> [Your instructions] Take the material below and write it all out again exactly.
==============================
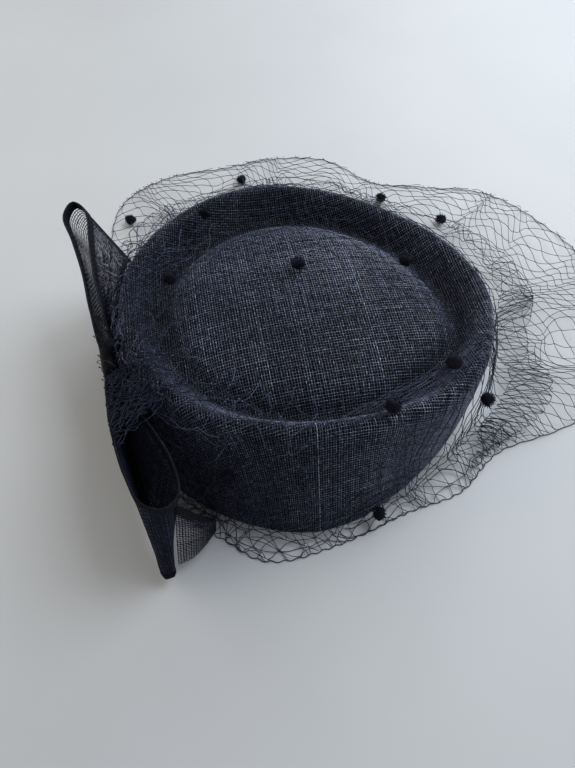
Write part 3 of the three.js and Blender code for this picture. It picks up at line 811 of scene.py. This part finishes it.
def crown_weave():
    """The coarse cloth of the crown as one piece of plain weave, cut into five meshes."""
    count = [int(CROWN.length.max() / p) + 1 for p in FABRIC_PITCH]
    across, along = ((np.arange(2 * n + 1) - n) * p for n, p in zip(count, FABRIC_PITCH))
    across = across + rng.normal(0, 0.06, across.shape) * FABRIC_PITCH[0]
    along = along + rng.normal(0, 0.06, along.shape) * FABRIC_PITCH[1]
    fx, fy = spun(*np.meshgrid(across, along, indexing="ij"), FABRIC_LEAN)
    degrees, way = blocked(fx, fy)
    mask = way < CROWN.reach(degrees) - 0.2
    grid, normals = CROWN.point(degrees, way), CROWN.normal(degrees, np.maximum(way, 1.0))
    bright = (np.arange(len(across)) == np.abs(across - BRIGHT_THREAD).argmin(), (fy < 0) & (way > 84))
    # The last tone value is a painted highlight on floats; the last argument is the crown's painted shade
    # and painted highlight.
    points, faces, shade = woven(grid, normals, (0.225, 0.225), 0.19, 0.2, mask, 0.12, 0.16,
                                 (0.55, 0.07, 0.13, 0.19), bright, painted_crown_light(degrees, way))
    middle = points[faces].mean(1)
    angle, distance = bearing(middle[:, 0], middle[:, 1])
    dome = distance < 0.86 * round_turn(plan(CREST, ANGLES), angle)
    near, left = middle[:, 1] < 0, middle[:, 0] < 0
    shares = {"dome": dome}
    for depth, here in (("near", near), ("far", ~near)):
        shares[f"{depth}_left"] = ~dome & here & left
        shares[f"{depth}_right"] = ~dome & here & ~left
    for name, part in shares.items():
        used, part_faces = np.unique(faces[part], return_inverse=True)
        cut = (points[used], part_faces.reshape(-1, 3), shade[used])
        cloth(f"crown_{name}_weave", STRAW, cut)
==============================
> [Response to the task]
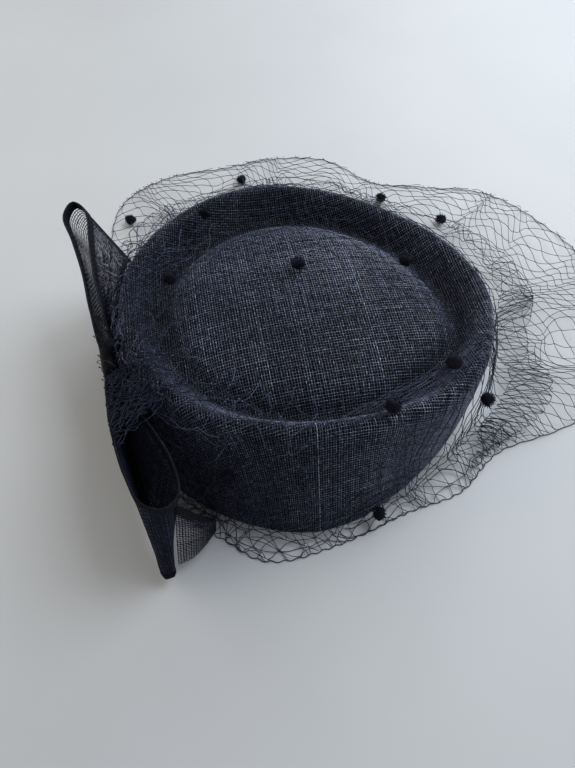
Write part 3 of the three.js and Blender code for this picture. It picks up at line 811 of scene.py. This part finishes it.
def crown_weave():
    """The coarse cloth of the crown as one piece of plain weave, cut into five meshes."""
    count = [int(CROWN.length.max() / p) + 1 for p in FABRIC_PITCH]
    across, along = ((np.arange(2 * n + 1) - n) * p for n, p in zip(count, FABRIC_PITCH))
    across = across + rng.normal(0, 0.06, across.shape) * FABRIC_PITCH[0]
    along = along + rng.normal(0, 0.06, along.shape) * FABRIC_PITCH[1]
    fx, fy = spun(*np.meshgrid(across, along, indexing="ij"), FABRIC_LEAN)
    degrees, way = blocked(fx, fy)
    mask = way < CROWN.reach(degrees) - 0.2
    grid, normals = CROWN.point(degrees, way), CROWN.normal(degrees, np.maximum(way, 1.0))
    bright = (np.arange(len(across)) == np.abs(across - BRIGHT_THREAD).argmin(), (fy < 0) & (way > 84))
    # The last tone value is a painted highlight on floats; the last argument is the crown's painted shade
    # and painted highlight.
    points, faces, shade = woven(grid, normals, (0.225, 0.225), 0.19, 0.2, mask, 0.12, 0.16,
                                 (0.55, 0.07, 0.13, 0.19), bright, painted_crown_light(degrees, way))
    middle = points[faces].mean(1)
    angle, distance = bearing(middle[:, 0], middle[:, 1])
    dome = distance < 0.86 * round_turn(plan(CREST, ANGLES), angle)
    near, left = middle[:, 1] < 0, middle[:, 0] < 0
    shares = {"dome": dome}
    for depth, here in (("near", near), ("far", ~near)):
        shares[f"{depth}_left"] = ~dome & here & left
        shares[f"{depth}_right"] = ~dome & here & ~left
    for name, part in shares.items():
        used, part_faces = np.unique(faces[part], return_inverse=True)
        cut = (points[used], part_faces.reshape(-1, 3), shade[used])
        cloth(f"crown_{name}_weave", STRAW, cut)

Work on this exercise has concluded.